Langkat, 5 Desember 2024 – JUNAIDI Wakil Ketua Gerakan Pemuda Ansor (GP Ansor) Kabupaten Langkat mengungkapkan rasa kecewa yang mendalam terhadap temuan Badan Pemeriksa Keuangan (BPK) RI mengenai indikasi korupsi di 26 Sekolah Dasar (SD) dan 7 Sekolah Menengah Pertama (SMP) di wilayah Kabupaten Langkat. Temuan tersebut mengindikasikan adanya dugaan penyelewengan dana pendidikan yang seharusnya digunakan untuk meningkatkan kualitas pendidikan di daerah tersebut..
Badan Pemeriksa Keuangan (BPK) dalam laporannya menyebut bahwa sebanyak 26 SD dan 7 SMP menjadi temuan dalam penggunaan dana Bantuan Operasional Sekolah (BOS) yang sarat korupsi.
Berdasarkan Laporan Hasil Pemeriksaan (LHP) dari BPK Sumut nomor. 91/LHP/XVIII.MDN/12/2023, tanggal 28 Desember 2023 menyebutkan adanya Pertanggungjawaban Belanja Dana BOS Tidak Sesuai Ketentuan Sebesar Rp1.286.946.932,00 dan pajak belum disetorkan sebesar Rp2.168.700,00.
Wakil Ketua GP Ansor Langkat , Junaidi, menegaskan bahwa temuan ini mencoreng dunia pendidikan di Kabupaten Langkat. Menurutnya, praktik korupsi di sektor pendidikan tidak hanya melanggar hukum tetapi juga merampas hak anak-anak untuk mendapatkan pendidikan yang layak.

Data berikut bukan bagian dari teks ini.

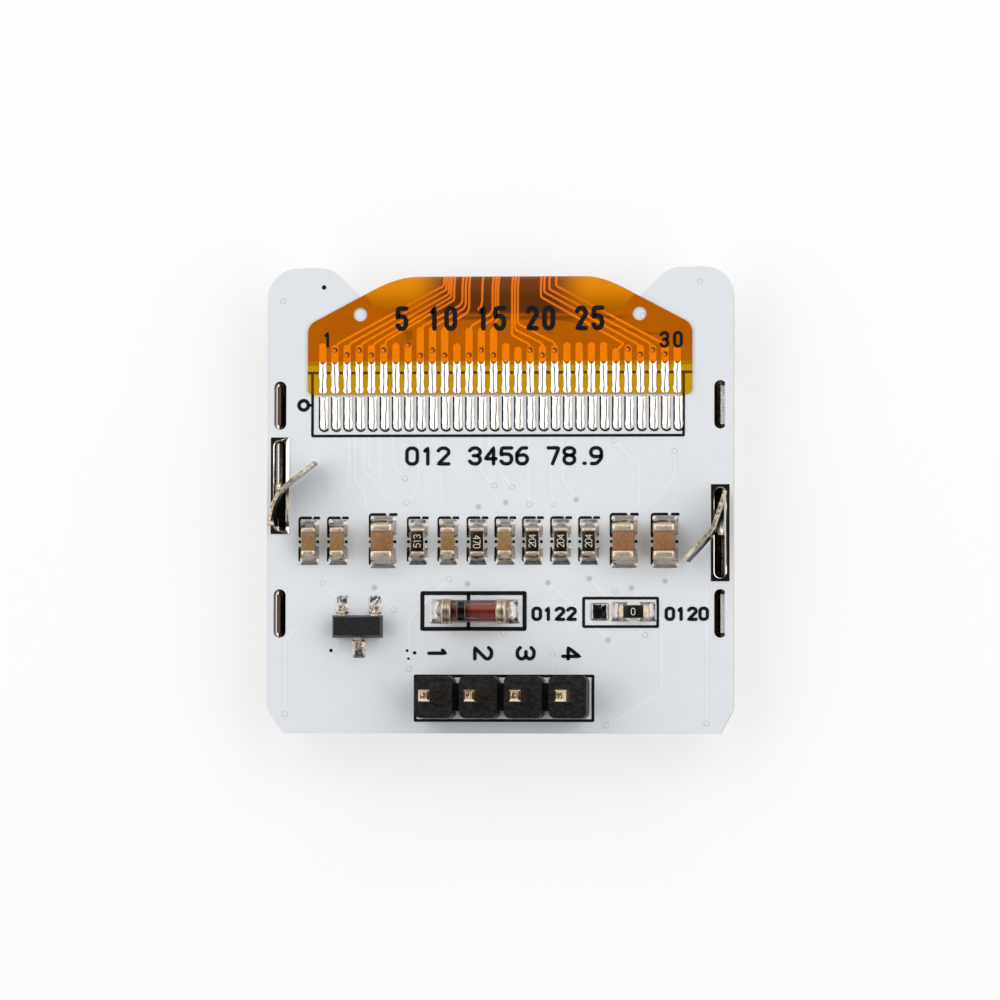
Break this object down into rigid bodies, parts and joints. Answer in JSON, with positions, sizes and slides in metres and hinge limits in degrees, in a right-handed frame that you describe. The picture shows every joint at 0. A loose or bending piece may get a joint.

“Kami sangat menyayangkan adanya dugaan korupsi ini. Pendidikan adalah hak dasar anak-anak kita. Jika dana pendidikan diselewengkan, maka masa depan generasi muda akan terancam,” ujar Junaidi dalam pernyataan resmi.
Dana BOS disalurkan langsung ke rekening sekolah dengan cara transfer dari rekening Bendahara Umum Negera (BUN) ke rekening Dana BOS milik 656 sekolah dasar (SD), 180 sekolah menengah Pertama (SMP) di wilayah Kabupaten Langkat.
Berdasarkan hasil pemeriksaan secara uji petik pada 26 SD dan 7 SMP yang menerima dana BOS pada tujuh dari 32 kecamatan, diketahui terdapat realisasi dana BOS yang pertanggung jawabannya tidak sesuai dengan ketentuan sebesar Rp388.422.742,00.
Diantaranya pembayaran biaya transport melebihi standar harga dan tidak dilengkapi SPJ Sebesar Rp43.050.000,00, pertanggung Jawaban Belanja BOS Melebihi Belanja Senyatanya Sebesar Rp60.695.282,00, dan barang dari Belanja Dana BOS Tidak Ditemukan Keberadaannya.
Selanjutnya belanja dana BOS sebesar Rp19.105.000,00 tidak sesuai dengan juknis pengelolaan dana BOS, belanja dana BOS tidak dapat dipertanggungjawabkan sebesar Rp60.360.200,00, aplikasi Langkat Belajar pada 41 SDN sebesar Rp205.000.000,00 tidak siap digunakan, kekurangan volume atas penggandaan naskah PTS dan PAS pada 609 SD sebesar Rp558.055.350,00, serta melebihi standar satuan harga sebesar Rp137.637.540,00, juga pajak dari belanja Dana BOS belum disetorkan ke kas negara sebesar Rp2.168.700,00.
Pemilik serifikat Forensic Accounting ini juga mengatakan bahwa dalam LHP BPK dimaksud ada resiko dan akibat yang ditimbulkan yakni Kelebihan pembayaran atas realisasi belanja dana BOS sebesar Rp1.286.946.932,00, juga Kekurangan penerimaan negara atas pajak yang belum disetorkan sebesar Rp2.168.700,00.
Sekalipun sudah di kembalikan sebagian kecil sebesar Rp354.323.602,00 pada rentang tanggal 15 sampai dengan 27 Desember 2023, namun tak mengubah fakta bahwa dunia pendidikan tercoreng oleh perilaku sejumlah oknum di Dinas Pendidikan kabupaten langkat.
“Kami meminta Pj Bupati Langkat Bapak M. Faisal Hasrimy, AP., M.AP dan pihak terkait untuk menjadikan kasus ini prioritas. Jangan sampai ada impunitas bagi pelaku korupsi, terutama di sektor yang sangat penting seperti pendidikan,” tambahnya.